I don’t know what rebuilding that trust will look like. But I do know how the Gospel calls us to start: by turning the other cheek, by walking the second mile, by loving our enemies and praying for our persecutors. The Gospel calls us, in other words, to accompany people who do not deserve it at great risk to ourselves, and in that accompaniment both we and our enemies may be transformed by grace in ways we do not expect.
The Gospel does not call us to win. It calls us to love.
And yes, we are also called to prophetic witness, as Jeremiah was. But Jeremiah was called to uproot and to tear down in order to clear the ground to build and to plant. He was formed from his mother’s womb to call Israel back to the covenant of love for which God had created them.
So, too, when we march, we must set out both to struggle for justice for the unborn and also to call our brothers and sisters back to the recognition of God’s love for each and every human life—both for the unborn and for themselves.
I have spent long enough in the pro-life movement to know how impractical and idealistic this all sounds. And if we leave it at the level of rhetoric, then it is impractical. Talking like this is not immediately likely to change any laws, get any judges appointed or win any cases.

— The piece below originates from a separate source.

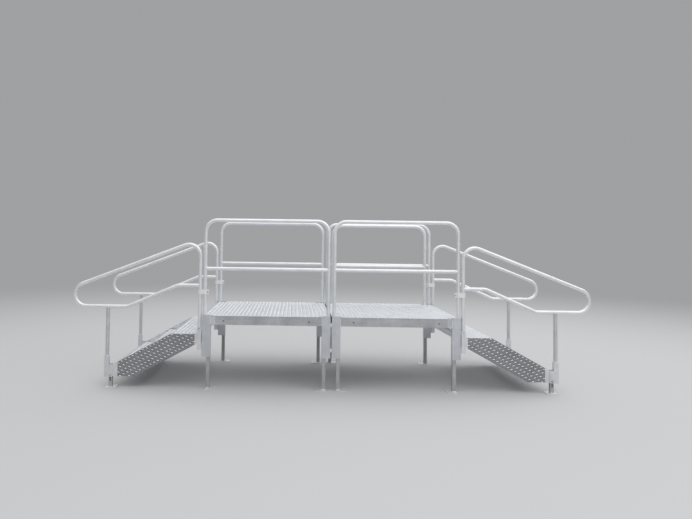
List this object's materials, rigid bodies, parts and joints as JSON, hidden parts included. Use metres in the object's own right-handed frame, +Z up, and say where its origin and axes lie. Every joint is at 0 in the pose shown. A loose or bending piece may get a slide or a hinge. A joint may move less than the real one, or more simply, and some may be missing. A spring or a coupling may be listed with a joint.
{
  "type": "step-over bridge",
  "caption": "Modular aluminium step-over bridge: square tread-plate decks on telescopic legs, bent-tube guard hoops, and a short stair with looped handrails at each end.",
  "frame": {"origin": "on the ground, at the centre of the bridge's plan", "axes": "+X along the bridge towards the right stair, +Y away from the viewer of the picture, +Z up"},
  "size_m": [5.315, 1.39, 1.74],
  "materials": {
    "tread_plate": "mill finish with a raised five-bar tread pattern",
    "extrusion": "mill finish, matt",
    "tube": "mill finish, brushed, smooth"
  },
  "bodies": {
    "root": {"left_deck_plate": "tread_plate", "left_deck_frame": "extrusion", "left_near_outer_housing": "extrusion", "left_near_outer_leg": "tube", "left_near_inner_housing": "extrusion", "left_near_inner_leg": "tube", "left_near_guard": "tube", "left_near_stringer": "tread_plate", "left_near_handrail": "tube", "left_far_outer_housing": "extrusion", "left_far_outer_leg": "tube", "left_far_inner_housing": "extrusion", "left_far_inner_leg": "tube", "left_far_guard": "tube", "left_far_stringer": "tread_plate", "left_far_handrail": "tube", "left_stair_legs": "tube", "left_tread_1": "tread_plate", "left_tread_2": "tread_plate", "left_tread_3": "tread_plate", "right_deck_plate": "tread_plate", "right_deck_frame": "extrusion", "right_near_outer_housing": "extrusion", "right_near_outer_leg": "tube", "right_near_inner_housing": "extrusion", "right_near_inner_leg": "tube", "right_near_guard": "tube", "right_near_stringer": "tread_plate", "right_near_handrail": "tube", "right_far_outer_housing": "extrusion", "right_far_outer_leg": "tube", "right_far_inner_housing": "extrusion", "right_far_inner_leg": "tube", "right_far_guard": "tube", "right_far_stringer": "tread_plate", "right_far_handrail": "tube", "right_stair_legs": "tube", "right_tread_1": "tread_plate", "right_tread_2": "tread_plate", "right_tread_3": "tread_plate", "deck_bearers": "extrusion", "handrail_balusters": "tube", "right_inner_hoop": "tube", "rail_clips": "tube", "module_links": "extrusion"}
  },
  "joints": []
}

But the Gospel does not call us to win. It calls us to love. And when we actually go out into the world and risk taking Jesus at his word, truly loving our enemies and walking the extra mile with them, we cooperate with God’s grace, grace so powerful that it was victorious even through death. I do not know what that is going to look like. But I trust that it will be better than any victory we could win for ourselves.